Slimane Zahaf said in a statement that he was “targeted because of colour and origin” by UQAM campus security and subsequently by Montreal police. However, the police’s version of events is quite different.

Zahaf was stopped by UQAM security guards in the afternoon of March 16, said Anie Lemieux, Montreal Police Service spokesperson. The guards were acting on a tip that “a man seemed to have explosives on him,” and originally thought Zahaf fit that description, Lemieux said.

Zahaf “was released right away when they found out he was the wrong person,” Lemieux said. “It actually went relatively well.”

However, in a French statement posted on the Montreal Gazette website and translated by a Charlatan reporter and Carleton University French professor, Zahaf said he was pushed down a flight of stairs by four Montreal police officers. The officers “jumped on me, bringing me to the ground with their knees on my face, knees or feet on my back, even though I was saying, ‘Be careful, I’ve had an operation on my back.’”
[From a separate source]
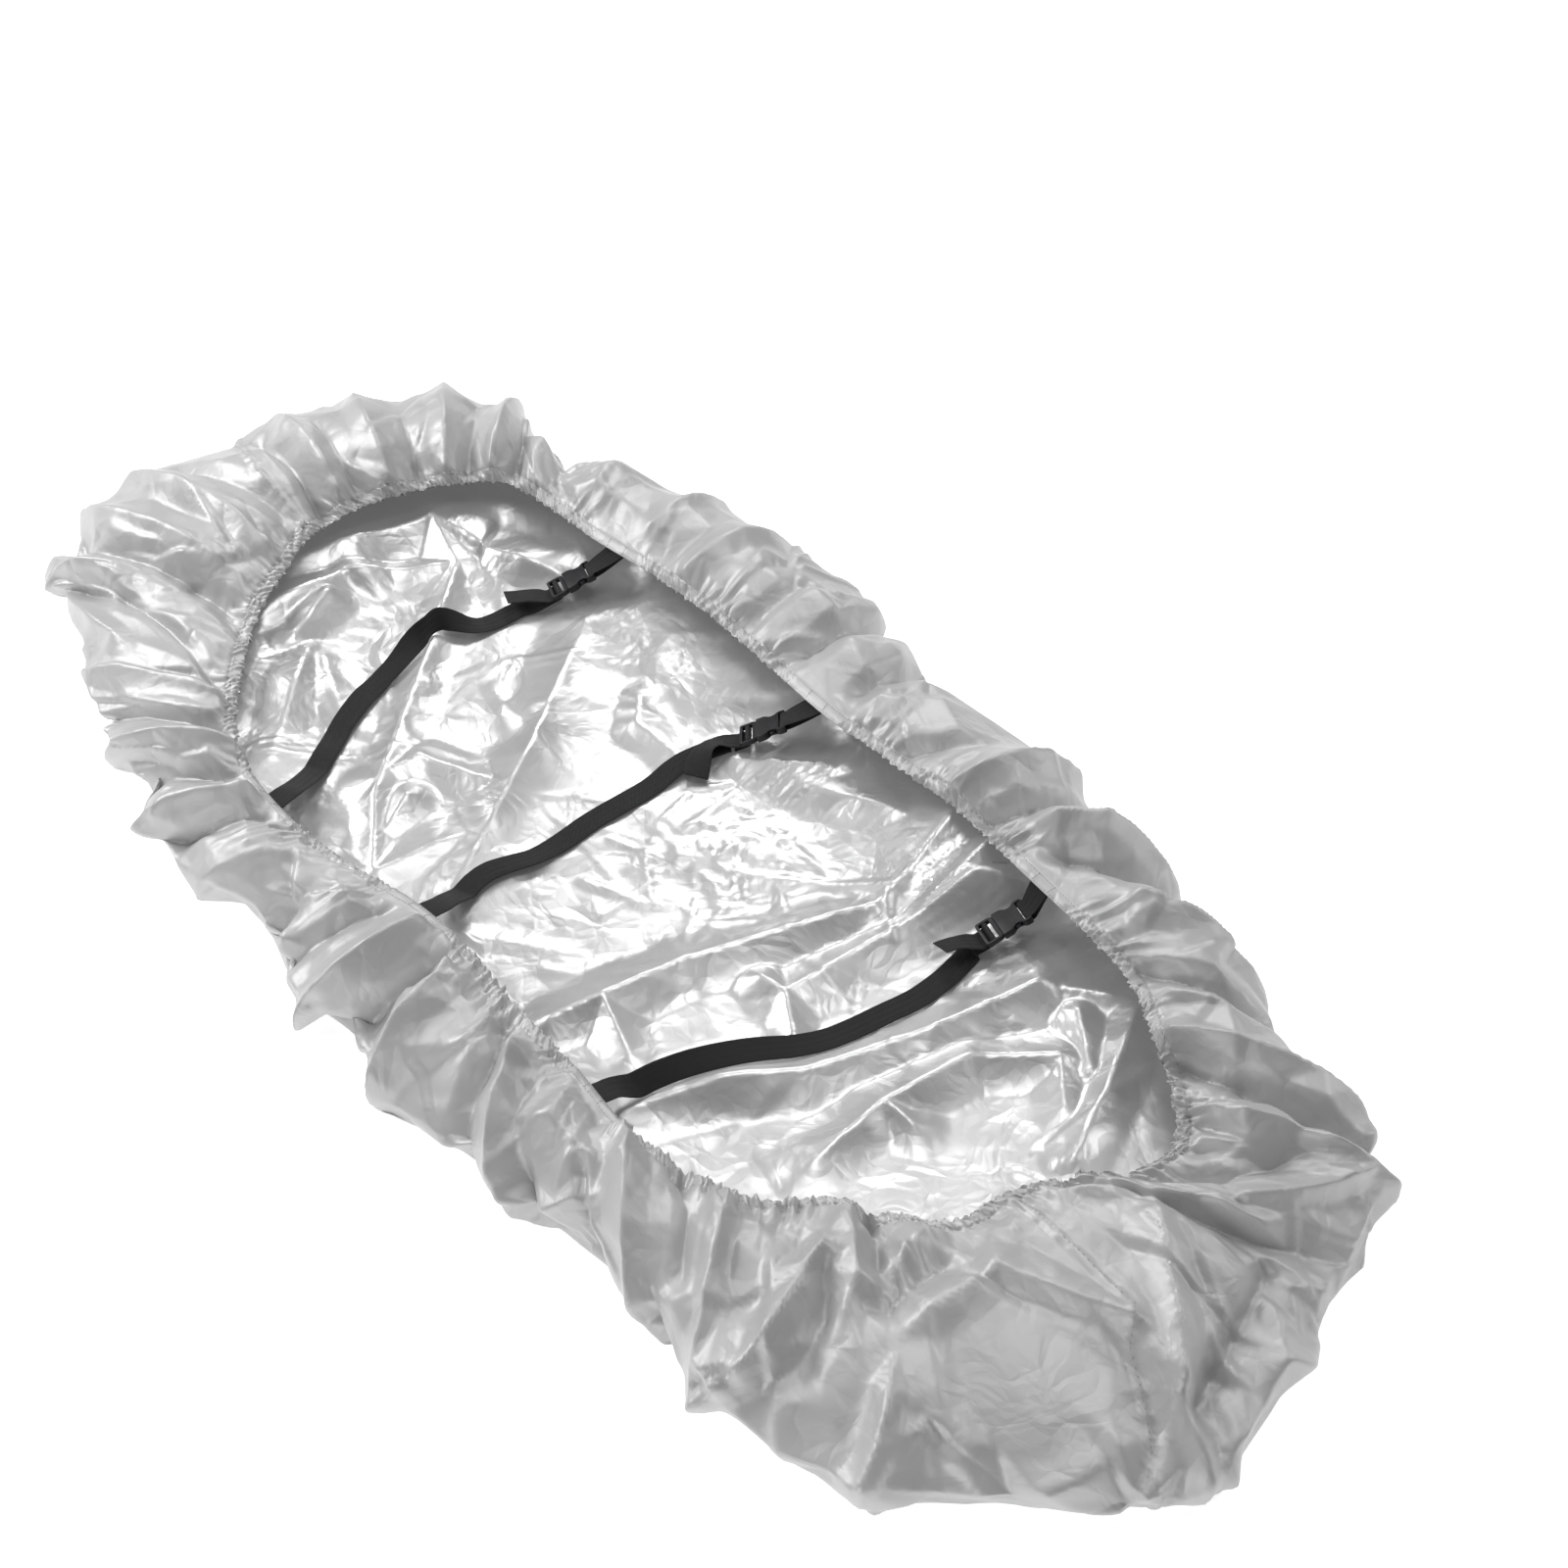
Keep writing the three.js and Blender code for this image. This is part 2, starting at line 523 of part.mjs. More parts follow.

“I was in front of them with my jacket open, and I visibly had nothing on me, and they continued to harass me,” Zahaf wrote.

“They didn’t pay any attention,” Zahaf wrote. “On the contrary they crushed me more, and [I had] my face on the ground in front of everyone.”

Zahaf maintained that he had come to UQAM on March 16 to pay his tuition fees, when security guards approached him and asked him to prove his student status. The guards then called police, Zahaf wrote. He wrote that he put up no resistance when they searched him, but was still treated with “excessive force,” handcuffed and put under arrest without a clear explanation, knowing only “that they were looking for a man in a black jacket.”

Lemieux said Zahaf was never put under arrest. She said at one point Zahaf “made a move that led officers to believe he was resisting” which led them to restrain him.

She would not comment on Zahaf’s statement and said she was unaware the Gazette had printed it.

Zahaf wrote that during the altercation an officer “put a lot of weight exactly on the spot” where he had had a back operation, causing intense pains in his right leg and back. He asked the officers to call an ambulance and was subsequently taken to hospital, he wrote.

“I was targeted because of my colour and my origin, because several white men . . . had passed [the guards] wearing black jackets and the security guards did not question them,” he wrote. “I am a victim of profiling.”

Zahaf wrote that he now suffers great pain when he walks, must see a psychologist and has trouble falling asleep.

UQAM’s media relations office could not be reached for comment.

Francine Jacques, head of media relations at UQAM, told the National Post Zahaf had refused five times to show his student ID to security guards before the incident.